Member Alert: RMAI’s Amicus Brief Argument Supporting the Discovery Rule – Adopted by U.S. Supreme Court Statute of Limitations on FDCPA Claims Begins on Date of Violation
On December 10, 2019, the U.S. Supreme Court issued its decision in Rotkiske v. Klemm, holding the plain text of the Fair Debt Collection Practices Act (FDCPA), specifically U.S.C. §1692k(d), unambiguously sets the date of the violation as the event that starts the FDCPA’s one-year limitations period. Justice Thomas delivered the opinion of the Court, in which Justices Roberts, Breyer, Alito, Sotomayer, Kagan, Gorsuch and Kavanaugh joined.[i]
“Absent the application of an equitable doctrine, § 1692k(d)’s statute of limitations begins to run when the alleged Fair Debt Collection Practices Act violation occurs, not when the violation is discovered.” Pp. 4–7.
In the opinion of the Court, the plaintiff’s argument for the application of a general discovery rule as a principle of statutory interpretation would, in effect, have read a discovery provision into §1692k(d) that does not exist. Section 1692k(d) clearly states, the FDCPA authorizes private civil actions against debt collectors who engage in certain prohibited practices. But any such action must be brought “within one year from the date on which the violation occurs.” 15 U. S. C. §1692k(d). The Justices explained Rotkiske’s approach would have required the Court to improperly supplement the text of an already clearly written statute.
“Such supplementation is particularly inappropriate when, as here, Congress has shown that it knows how to adopt the omitted language or provision. See, e.g., 12 U. S. C. §3416. Pp. 4–6.
In the underlying case, plaintiff Rotkiske argued the statute of limitations on his FDCPA claim should have started on the day he discovered the FDCPA violation. The defendant disagreed arguing the date the alleged violation occurred should be the date which starts the running of the statute of limitations on an FDCPA claim. Both the district court and the Third Circuit Court of appeals ruled in favor of the debt collector holding the discovery rule does not apply to the one-year limitations period under the FDCPA. Rotkiske appealed to the U.S. Supreme Court.
Recognizing the industrywide significance of this case and the potential for a rampant increase in FDCPA claims should the Supreme Court accept the plaintiff’s argument, RMAI filed an Amicus Curia Brief in this matter on July 18, 2019. In its brief, RMAI argued a court cannot choose between the two methods when calculating the statute of limitations on an FDCPA claim. Congress, when enacting the FDCPA, made this choice for the courts by specifically stating the one-year statute of limitations begins on the date the alleged violation occurred. See the full text of the RMAI’s brief here.

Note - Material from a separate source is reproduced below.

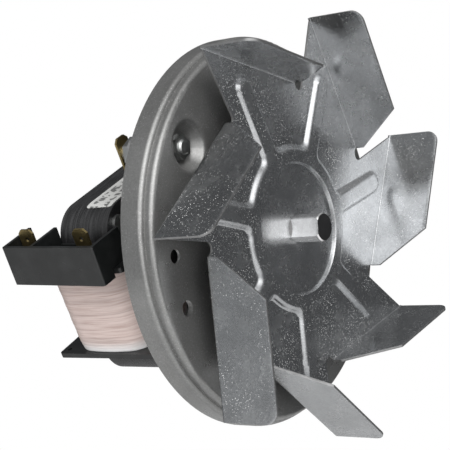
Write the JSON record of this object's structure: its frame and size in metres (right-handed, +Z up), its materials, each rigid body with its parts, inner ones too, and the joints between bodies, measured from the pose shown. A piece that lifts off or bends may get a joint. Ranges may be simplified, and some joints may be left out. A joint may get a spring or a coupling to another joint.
{
  "type": "combustion fan",
  "caption": "Shaded-pole motor behind a round pressed mounting plate, turning a bladed sheet-steel impeller that stands in front of the plate",
  "frame": {"origin": "where the shaft axis meets the front face of the mounting plate", "axes": "+Z up; the shaft lies along Y, with the impeller at -Y and the motor at +Y; the coil is at the -X side"},
  "size_m": [0.1437, 0.0968, 0.1462],
  "materials": {
    "galvanised_steel": "bright galvanised sheet with fine speckle",
    "plate_steel": "dull aluminised sheet",
    "turned_steel": "turned bright",
    "zinc_steel": "zinc plated",
    "bracket_alloy": "as pressed",
    "black_laminations": "black varnish over laminations",
    "bare_laminations": "ground",
    "cast_aluminium": "as cast",
    "copper": "bare copper",
    "winding_copper": "enamelled wire",
    "coil_yarn": "pale tape over the winding",
    "black_plastic": "moulded",
    "brass": "dull brass",
    "bronze": "sintered bronze",
    "felt": "oiled felt",
    "fibre": "hard fibre",
    "label_paper": "blank"
  },
  "bodies": {
    "motor_and_plate": {"mounting_plate": "plate_steel", "stator_core": "black_laminations", "coil_limb": "black_laminations", "core_rivets": "zinc_steel", "shading_rings": "copper", "coil_bobbin": "black_plastic", "coil_winding": "winding_copper", "coil_tape": "coil_yarn", "terminal_housing": "black_plastic", "terminal_tab_rear": "brass", "terminal_tab_front": "brass", "front_bracket": "bracket_alloy", "rear_bracket": "bracket_alloy", "front_bush": "bronze", "rear_bush": "bronze", "front_oil_felt": "felt", "rear_oil_felt": "felt", "front_felt_cap": "zinc_steel", "rear_felt_cap": "zinc_steel", "bracket_spacers": "zinc_steel", "bracket_screws": "zinc_steel", "bracket_nuts": "zinc_steel", "motor_studs": "zinc_steel", "ear_nuts": "zinc_steel", "mounting_nuts": "zinc_steel", "earth_tab": "brass", "rating_label": "label_paper"},
    "rotor": {"impeller": "galvanised_steel", "impeller_hub": "turned_steel", "motor_shaft": "turned_steel", "rotor_core": "bare_laminations", "rotor_end_rings": "cast_aluminium", "thrust_washers": "fibre"}
  },
  "joints": [
    {"name": "rotor_spin", "type": "hinge", "parent": "motor_and_plate", "child": "rotor", "pos_m": [0, 0, 0], "axis": [0, 1, 0], "continuous": true}
  ]
}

RMAI joins the industry at large in applauding the Supreme Court’s ruling on this issue, as it provides clarity on the nature of the statute of limitations under the FDCPA.
This Alert is intended for Members of RMAI and is for informational purposes only; it is in no way intended to provide legal advice. Members are encouraged to consult with an attorney of their choice for legal advice concerning this matter.